Integration

[sparky69er]

Find the value of the real number k, given that

|k
|
| 1/ x^2 - 4x + 5 = pi/4
|
|0

k and zero are the limits as seen above

i am getting as far as.......[tan^(-1) k - 2] - [tan^(-2)] = pi/4
is this right???? and can anyone find the value of k for me????

cheers

[krtxmrtz]

Find the value of the real number k, given that

|k
|
| 1/ x^2 - 4x + 5 = pi/4
|
|0

k and zero are the limits as seen above

i am getting as far as.......[tan^(-1) k - 2] - [tan^(-2)] = pi/4
is this right???? and can anyone find the value of k for me????

cheers

Is it enclosed in a parenthesis, i.e.

1/ (x² - 4x + 5) ?

[krtxmrtz]

Is it enclosed in a parenthesis, i.e.

1/ (x² - 4x + 5) ?

I assumed yes and got the same result,

Integral = tan^-1(k - 2) - tan^-1(-2)

Now, use a well known formula from trigonometry:

tan(x - y) = (tan x - tan y) / (1 + tan x tan y)

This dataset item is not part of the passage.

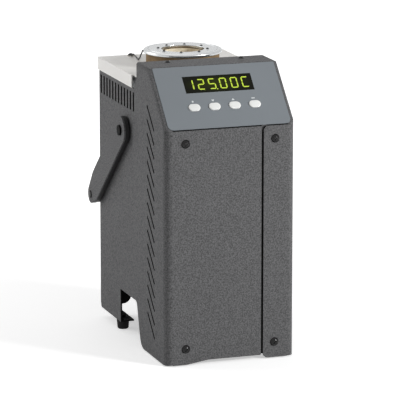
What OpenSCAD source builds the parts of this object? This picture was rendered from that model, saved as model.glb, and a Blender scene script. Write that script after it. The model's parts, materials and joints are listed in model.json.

If you now define A and B such that

x = tan^-1A
y = tan^-1B
A = tan x
B = tan y

then substituting,

tan(x - y) = tan(tan^-1A - tan^-1B) = (A - B) / (1 + AB)
and
tan^-1A - tan^-1B = tan^-1[(A - B) / (1 + AB)]

You now apply this formula to your result:

Pi / 4 = tan^-1(k - 2) - tan^-1(-2) = tan^-1[(k - 2 + 2) / (1 - 2(k - 2)] = tan^-1[k / (5 - 2k)]

Then,

tan(Pi / 4) = 1 = tan{tan^-1[k / (5 - 2k)]} = k / (5 - 2k)

Therefore you finally arrive at

5 - 2k = k and k = 5 / 3